Step 3 – Create the Mirror Views using OpenQuery

For some reason, I could never get my queries to work directly against the MS Access linked server.  I got a variety of errors, that all were ambiguous, and that I couldn’t track down a solution from any web searches.  But I found that if I used the OpenQuery command to run the query through the MDB instead of running it through MS SQL, that it actually would return what I was looking for, and by putting this into a view, I could then treat it as a normal MS SQL table (for the most part) in the future.

Here was the syntax I used to make the Mirror Views:

Use Database_Name
GO
CREATE VIEW View_Name AS 
SELECT * FROM OPENQUERY(Name_of_Linked_Server, 'SELECT * From Table_Name')
GO

Where Database_Name is the name of the Meta-Database, and View_Name is the name of the mirror View.  I use naming convention of LinkedServer_Table, thus if I had a linked server named EmployeeDB, and a table named Employees, I would name the Mirror View: EmployeeDB_Employees

So, doing these steps, the process worked, and I’m happy, because it does not seem to conflict with the third party software that uses the MS Access back-end.   And all the updates are real-time, so that when the third party software changes something, the mirror views can instantly see these changes.  Next, lets look at all the other paths I explored before coming to this solution.

Read the full article to find out about methods that were considered but not used

Best Known Practice for Integrating Medium Sized Databases for Analysis with MS SQL

I am always hesitant to use the word “Best Practice”, and even “Best Known Practice” is a little wrong.  But this is the best practice I know of, given the situation that I’m in.

While I’m aware that data-warehousing techniques might be better, the following is a fairly easy way to integrate many databases together, at least for the purposes of extracting and analyzing data.  They key is to make a “Meta-Database” that, for the most part, only contains Views.

Most of the views are what I’m calling “Mirror Views”  (I hope if there is a term that has already been coined, someone tells me, so I can use that word instead.)  Mirror Views are simply a View that Selects * from an equivalent table in another database.   By using these views, I can write additional views to work with them without having to write in the original database, thus I do not void any support options from the original database vendor.

In SQL Server, I use either sp_tables (for databases hosted on the server) or sp_tables_ex  (for linked servers), to retrieve the name of all the tables that I want to make Mirror Views from.   I am pretty sure I could do some sort of T-SQL set of commands to convert these into views, but my T-SQL isn’t that high, so I copied the output into a CSV, then into a spreadsheet and actually wrote formulas to make the Views in the form DBName_TableName in my Meta-Database.  (I would greatly appreciate if any readers who can share some code to do this in T-SQL, as I know the spreadsheet is probably not a best practice, but it gets the job done!)

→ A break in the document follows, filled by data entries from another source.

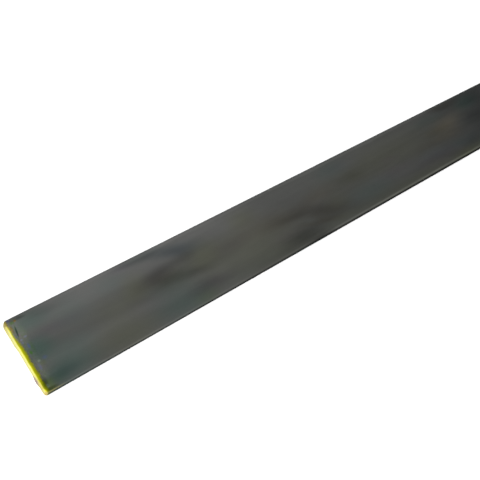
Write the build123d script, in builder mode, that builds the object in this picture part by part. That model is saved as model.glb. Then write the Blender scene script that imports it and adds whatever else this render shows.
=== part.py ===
from build123d import *
import os

# A hot-rolled flat steel bar, cut to a stock length in a bar shear. It is one piece of metal.
# Millimetres: X runs along the bar, Y across its width and Z up through its thickness.
# The origin lies under the middle of the bar, on the broad face that it rests on.

# The bar as it is ordered
bar_length = 1000.0
bar_width = 40.0
bar_thickness = 6.0

# The rolled section
corner_radius = 0.8  # the four long corners, rounded by the rolls
edge_crown = 0.25  # how far each narrow edge swells at its middle

# The sheared ends: the blade enters at one broad face, and the metal tears out at the other
rollover_length = 1.7  # how far along the bar the blade draws its face down
rollover_depth = 0.6  # how far that face has sunk where the cut begins
smooth_band = 1.7  # height of the clean cut under the rollover, square to the bar
tear_setback = 0.4  # how far the torn metal leans back where it leaves the bar

# The corners of the ends, seen from above, which the shear drags round
drag_radius = 2.0  # radius of the dragged corner
drag_offset = 0.15  # the rounded outline's distance off the bar's faces, so that it meets them at an angle

half_length = bar_length / 2
half_width = bar_width / 2
half_thickness = bar_thickness / 2
shoulder = half_width - edge_crown  # where the swell of a narrow edge begins
blade_entry = half_thickness - rollover_depth  # height above the middle of the bar
tear_start = blade_entry - smooth_band  # height above the middle of the bar

# The side view is drawn about the middle of the bar, because one end is the other turned half round.
# Its plane stands clear of one narrow edge, and the view is carried past the other.
side_plane = Plane(origin=(0, bar_width, half_thickness), x_dir=(1, 0, 0), z_dir=(0, -1, 0))

with BuildPart() as flat_bar:
    # The rolled section, with flat broad faces and swelling narrow edges
    with BuildSketch(Plane.YZ.offset(-half_length)) as rolled_section:
        with BuildLine():
            top = Line((-shoulder, bar_thickness), (shoulder, bar_thickness))
            right = ThreePointArc(top @ 1, (half_width, half_thickness), (shoulder, 0))
            bottom = Line(right @ 1, (-shoulder, 0))
            ThreePointArc(bottom @ 1, (-half_width, half_thickness), top @ 0)
        make_face()
        fillet(rolled_section.vertices(), radius=corner_radius)
    extrude(amount=bar_length)

    # The side view of both cuts: torn metal, smooth band and rollover, then the same turned half round
    with BuildSketch(side_plane) as side_view:
        with BuildLine() as half_outline:
            torn = Line((-half_length + tear_setback, -half_thickness), (-half_length, tear_start))
            smooth = Line(torn @ 1, (-half_length, blade_entry))
            rollover = EllipticalCenterArc(
                center=(-half_length + rollover_length, blade_entry),
                x_radius=rollover_length,
                y_radius=rollover_depth,
                start_angle=180,
                arc_size=-90,
            )
            Line(rollover @ 1, (half_length - tear_setback, half_thickness))
            add(half_outline.line.rotate(Axis.Z, 180))
        make_face()
    extrude(amount=2 * bar_width, mode=Mode.INTERSECT)

    # The plan of the dragged corners
    with BuildSketch() as plan:
        RectangleRounded(
            bar_length + 2 * drag_offset, bar_width + 2 * drag_offset, drag_radius
        )
    extrude(amount=bar_thickness, mode=Mode.INTERSECT)

flat_bar.part.label = "flat_bar"

os.makedirs("parts", exist_ok=True)
export_step(flat_bar.part, "parts/flat_bar.step")
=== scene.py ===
import logging
from dataclasses import dataclass
from enum import Enum
from math import atan2, cos, log as ln, pi, radians, sin, sqrt
from typing import Any, Mapping

import bmesh
import bpy
import numpy as np
from mathutils import Matrix, Vector


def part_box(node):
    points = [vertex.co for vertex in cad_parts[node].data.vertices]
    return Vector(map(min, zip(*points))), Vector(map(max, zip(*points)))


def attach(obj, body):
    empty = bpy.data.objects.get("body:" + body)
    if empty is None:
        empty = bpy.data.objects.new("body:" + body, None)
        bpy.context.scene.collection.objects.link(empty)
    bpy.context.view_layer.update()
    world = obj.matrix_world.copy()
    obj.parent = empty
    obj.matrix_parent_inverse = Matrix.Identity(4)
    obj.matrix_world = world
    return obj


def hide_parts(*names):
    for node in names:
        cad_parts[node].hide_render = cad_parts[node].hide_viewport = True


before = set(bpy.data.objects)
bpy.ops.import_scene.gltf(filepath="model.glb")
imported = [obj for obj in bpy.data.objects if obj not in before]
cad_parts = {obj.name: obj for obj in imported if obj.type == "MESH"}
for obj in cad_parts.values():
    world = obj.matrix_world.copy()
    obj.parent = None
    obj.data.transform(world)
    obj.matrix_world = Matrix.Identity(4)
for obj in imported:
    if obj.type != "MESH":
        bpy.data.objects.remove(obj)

log = logging.getLogger("flat_bar")

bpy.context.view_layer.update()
MM = 0.001  # metres in a millimetre
NODE = "flat_bar"
BAKE_MAP = "OFBake"

DOWN_THE_EDGE = 0.75  # how fast places are counted down a narrow edge, beside across a broad face

Array = np.ndarray
Colour = tuple[float, float, float]
Triple = tuple[float, float, float]
Span = tuple[float, float]


# Shader maths


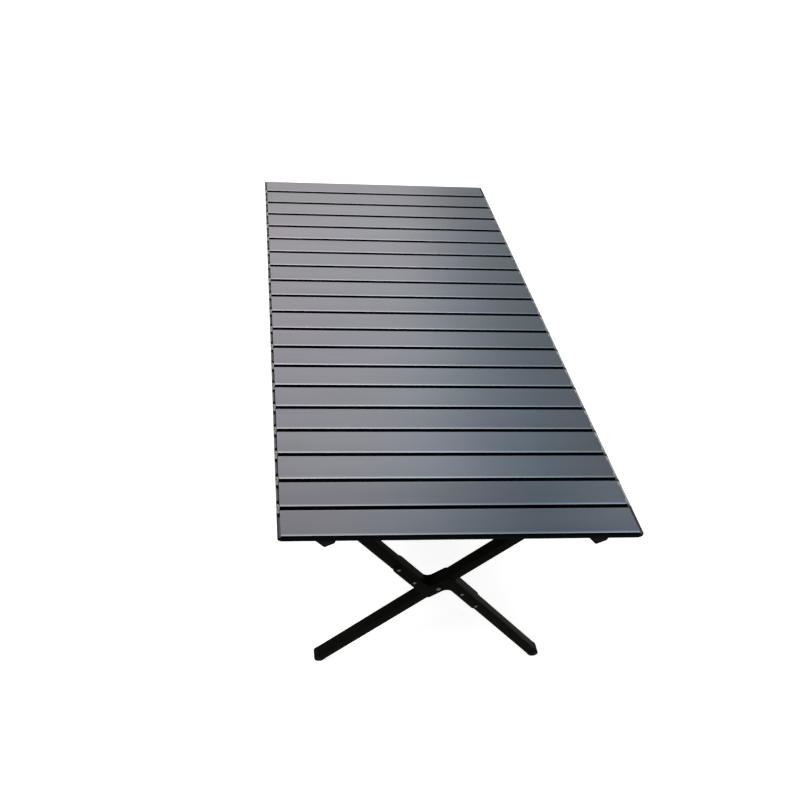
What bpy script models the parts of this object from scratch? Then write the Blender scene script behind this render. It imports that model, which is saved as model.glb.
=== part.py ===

This technique works easy for databases that are hosted in the SQL server, but for other databases hosted either on other servers, or that are on different platforms (such as MS Access, MySQL, etc.), then using a linked server is the way to go.  BUT, be forewarned, linked servers are not always as easy to setup as one would hope.   I will be writing more about this in a future posting, giving what I have learned through the school of hard knocks.

I am trying to move towards using Free and Open Source software more often, and so if anyone knows how to do something like linked servers in MySQL or Postgre, please let me know, as I’d like to use that solution in the future.

Obfuscation of PII in Released Databases via Randomization

For the past year, my school, Twin Rivers Adult School, has been using an Excel spreadsheet I created as the main database for administering Pell Grants.  While Excel was a good tool to get our system up and running right away, it is not a good long term solution, and a database solution needs to be implemented.  As I talked about in other posts, the commercial solutions are expensive, and do not really meet our needs as a clock-hour based school.  Thus, this summer, myself and Steve Jensen, our Office Technician instructor, are having a special course for our advanced students to work with us to develop a new database.

This I believe will be a good “win-win”.  The students will get real experience working with a real development project, and get some specialized knowledge in Federal Student Aid, which in my opinion is an untapped vertical market.  Further, they will be able to earn lower-division credits from our school, and the adult school will be able to partially reduce its development cost.  (Although, these types of projects are never “free labor” on the part of the students.  There will be an extra investment of time by me and Steve to help the students, and while we hope this time will be less than the equivalent time we would need to do the development ourselves, we are not assured of this.)

But, one of the critical components for us as a school is security.  While we will have our students take a pledge and sign an agreement to not share any personally identifiable information (PII) they should incidentally contact, I still did not want the original data with PII to get disbursed via copying, etc.   So I created a spreadsheet that helped me to randomly assign PII in place of the real information, such as having fake names, emails, etc.   This way I can distribute the real Pell grant spreadsheet to the students, so they can work with real data, and see all the real scenarios the database will need to create, but at the same time, they don’t receive any real personal information about students.

I have placed this randomizing names spreadsheet online, for other database administrators and researchers who wish to obfuscate PII to be able to use.   Currently the spreadsheet does a good job with first and last names, and I hope to improve the middle name algorithm in the future, and also to define the probability distribution function of the the weighted method I have of determining first names and last names.